Data for this exercise -
Start

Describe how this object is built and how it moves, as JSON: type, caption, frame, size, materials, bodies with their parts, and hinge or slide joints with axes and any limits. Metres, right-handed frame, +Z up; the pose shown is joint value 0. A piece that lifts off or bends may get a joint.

End
Start

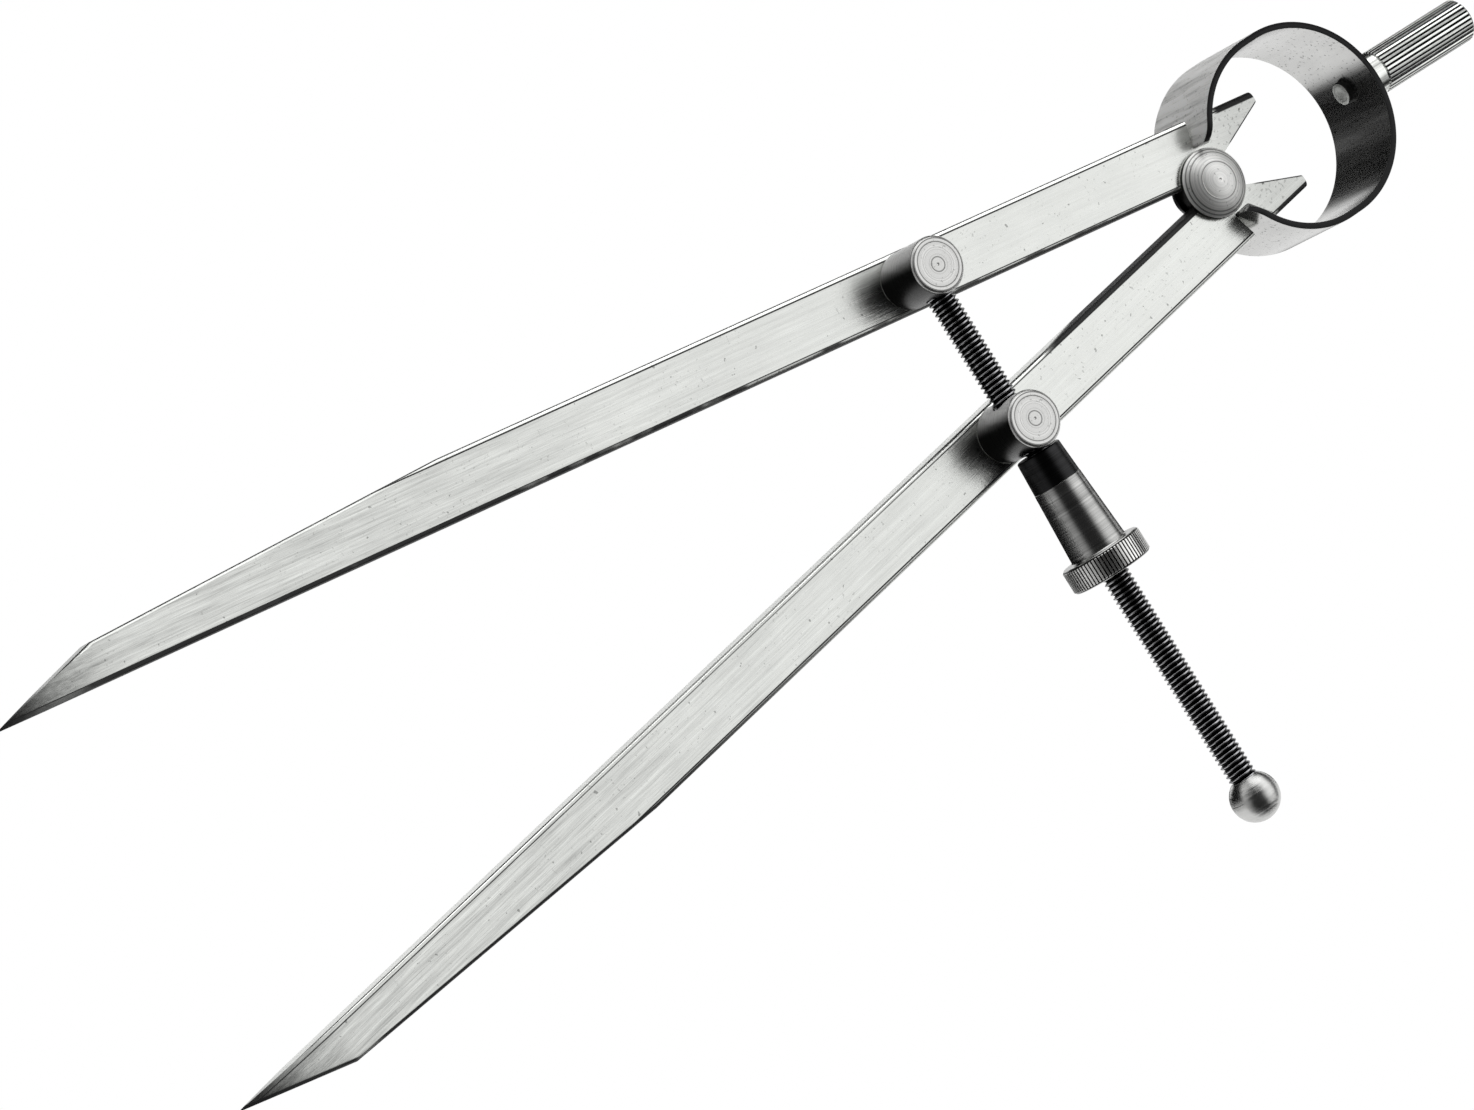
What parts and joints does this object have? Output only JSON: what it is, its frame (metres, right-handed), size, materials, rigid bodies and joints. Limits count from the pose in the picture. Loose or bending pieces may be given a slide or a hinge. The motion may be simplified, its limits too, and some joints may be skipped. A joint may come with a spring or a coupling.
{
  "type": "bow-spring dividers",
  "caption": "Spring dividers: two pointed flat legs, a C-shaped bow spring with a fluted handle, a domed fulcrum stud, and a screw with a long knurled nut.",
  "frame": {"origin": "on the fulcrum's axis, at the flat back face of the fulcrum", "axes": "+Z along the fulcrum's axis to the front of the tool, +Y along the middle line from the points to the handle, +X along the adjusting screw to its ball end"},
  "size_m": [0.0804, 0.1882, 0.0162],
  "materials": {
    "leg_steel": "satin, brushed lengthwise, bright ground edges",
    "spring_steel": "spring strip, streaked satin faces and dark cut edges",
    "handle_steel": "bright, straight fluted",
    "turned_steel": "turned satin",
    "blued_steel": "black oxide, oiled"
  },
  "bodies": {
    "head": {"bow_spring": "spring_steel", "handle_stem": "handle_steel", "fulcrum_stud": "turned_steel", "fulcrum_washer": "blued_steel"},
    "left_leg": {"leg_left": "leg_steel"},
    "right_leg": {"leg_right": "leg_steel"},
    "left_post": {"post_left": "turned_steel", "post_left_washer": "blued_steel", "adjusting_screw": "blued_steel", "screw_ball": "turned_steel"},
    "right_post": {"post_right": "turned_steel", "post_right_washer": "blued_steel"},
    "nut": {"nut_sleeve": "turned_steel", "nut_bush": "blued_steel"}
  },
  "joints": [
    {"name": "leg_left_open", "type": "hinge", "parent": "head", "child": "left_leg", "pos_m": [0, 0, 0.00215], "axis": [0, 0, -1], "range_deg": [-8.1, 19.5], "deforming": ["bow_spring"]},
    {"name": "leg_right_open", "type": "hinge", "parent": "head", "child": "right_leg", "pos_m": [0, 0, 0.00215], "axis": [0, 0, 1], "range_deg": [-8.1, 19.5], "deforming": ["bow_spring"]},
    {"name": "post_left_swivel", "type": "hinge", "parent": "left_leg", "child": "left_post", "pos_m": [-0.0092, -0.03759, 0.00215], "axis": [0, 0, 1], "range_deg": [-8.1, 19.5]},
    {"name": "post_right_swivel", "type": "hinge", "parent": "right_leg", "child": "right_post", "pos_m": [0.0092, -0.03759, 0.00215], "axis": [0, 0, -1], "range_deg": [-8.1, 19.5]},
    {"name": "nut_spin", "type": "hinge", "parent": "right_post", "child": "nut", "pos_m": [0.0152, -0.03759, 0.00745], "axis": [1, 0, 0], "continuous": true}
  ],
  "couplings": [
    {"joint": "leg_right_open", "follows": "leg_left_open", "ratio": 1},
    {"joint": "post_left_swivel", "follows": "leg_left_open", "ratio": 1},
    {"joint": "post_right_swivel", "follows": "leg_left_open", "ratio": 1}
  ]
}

End

Problem to solve - Go through the listing above line by line and say how many lines hold the word "materials". Reply with that number only.

Task response - 3